Aux Jeux d'Atlanta, one man show de Bailey qui gagne, la médaille d'or et établit un nouveau record du monde (9,84). Éliminé en demi-finale, Surin surmonte son immense déception pour aider Bailey à ridiculiser les Américains encore une fois dans le relais 4 x 100. Bailey n'arrête plus de dire quel formidable garçon est Surin, quel talent il a, et tout et tout. Ce qu'il veut dire, c'est que Surin a moins de talent que lui, mais qu'il est bien utile pour gagner le relais. Vous savez comment se passe un relais : peu importe la contribution des trois premiers relayeurs, c'est le quatrième qui ramasse les fleurs et les bravos. C'est plus compliqué et technique que ça, mais c'est ça aussi, d'où l'importance de courir quatrième, privilège que s'arroge Bailey évidemment ( et justement ).

En 1997, Bailey est battu par Maurice, Greene au championnat du monde à Athènes, son étoile commence à pâlir. En 1998, Bailey se blesse gravement au tendon d'Achille, la pire blessure pour un sprinter.

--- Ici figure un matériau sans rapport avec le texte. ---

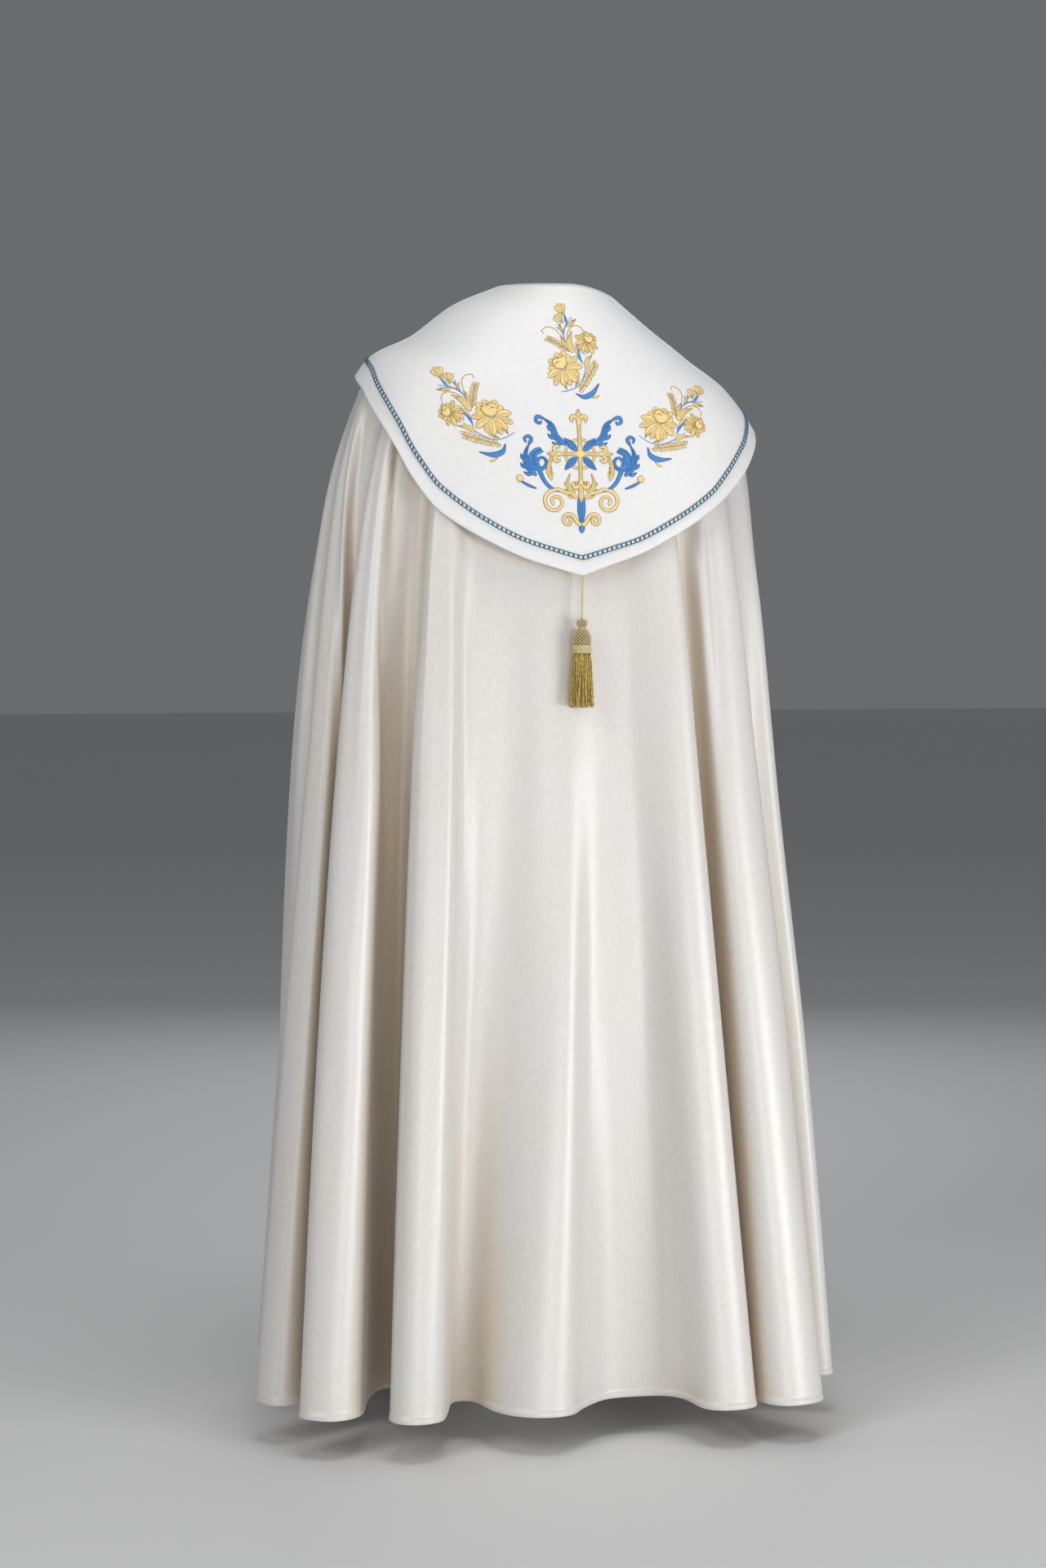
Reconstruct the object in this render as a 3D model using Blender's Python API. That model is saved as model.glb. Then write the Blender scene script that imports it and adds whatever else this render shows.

En 1999, Bailey revient péniblement à la compétition. Il enchaîne des chronos très moyens. Aux Jeux panams à Winnipeg, il participe au relais, comme premier relayeur. Il a vu venir là défaite contre le Brésil, et n'a pas envie d'être celui qui terminera. En 1999 toujours, en juin, Bailey est dépossédé de son record du monde par Maurice Greene (9,79).

Bruny Surin pendant ce temps est allé prendre conseil auprès de Pfaff, à Austin, et les effets sont immédiats : il n'arrête plus de courir sous les dix secondes. Il enlève de superbe façon la médaille d'argent à Séville dans le temps canon de 9,84 (l'ancien record de Bailey).

Bailey aussi est à Séville. Il goûte pour la première fois à l'anonymat des sans grade. Pas de limousine pour l'attendre à l'aéroport, pas de journalistes qui se jettent sur lui, et, pour finir, Surin médaillé d'argent qui lui dit : « Écoute, mon vieux Donovan, j'aimerais bien être le quatrième du relais, celui qui ramassera les bravos et les fleurs puisque maintenant c'est moi le plus vite. » Bailey ne l'a pas trouvé comique. Mais il s'est plié et les entraîneurs aussi. Bailey a passé le relais à Gilbert qui l'a donné au petit nouveau Trevino Betty, qui devait le remettre à Surin. C'est là que ça a merdouillé. Betty a remis le bâton, à Surin en dehors de la zone permis, et le Canada a été disqualifié.

C'est plate, mais ce n'est pas comme on l'a dit « incroyablement bête ». La chose arrive couramment. C'est arrivé aux Américains et à d'autres. On a dit aussi que cette erreur avait coûté la médaille d'or, c'est faux, au mieux une médaille de bronze : les relayeurs canadiens n'auraient battu ni les Américains, ni les Anglais et peut-être pas les Nigériens non plus.

Bailey sait tout cela aussi bien que moi bien sûr. Mais il a choisi de dire que c'était la faute à Surin qui a fait changer l'ordre habituel du relais.

Et voilà comment s'est terminée une belle amitié qui n'a jamais existé.

ARRÊT PIPI - Quand les coureurs cyclistes ont envie de faire pipi, ils s'arrêtent sur le bord de la route, ou s'exécutent en roulant, mais quelle que soit la manière, ils sont tenus à un minimum de discrétion. Un règlement de l'Union cycliste internationale prévoit des amendes pour ceux qui se « découvrent » intempestivement. Et cela arrive assez fréquemment.

Samedi dernier, quatrième étape du Grand Prix cycliste féminin disputé dans ma région, on venait de traverser le village de Stanbridge East, on allait vers Frelighsburg, il y avait encore plein des maisons, du trafic sur la route. C'est alors qu'une douzaine de filles du peloton se sont arrêtées pour aller faire pipi. Douze filles en ligne accroupies dans le fossé, parfaitement visibles de la route.

Les commissaires de la course ( toutes des dames ) m'ont confirmé qu'elles ne séviraient pas. « Y'a rien là ! » m'ont-elles dit. D'accord pour qu'elles ne sévissent pas. De là à prétendre que 12 jeunes femmes qui baissent leur culotte en même temps sur le bord de la route « y'a rien là », je ne suis pas si sûr, savez-vous. À Montréal peut-être, mais ici, dans mon coin, ce n'est pas très courant. Peut-être suis-je un peu straight, mais j'ai trouvé la chose, comment dire ? confondante ?

Vous savez comme ils ont le ricanement facile à la campagne, j'ai eu de mes voisins des commentaires du genre « ouais, beau p'tit sport, le bicyk ».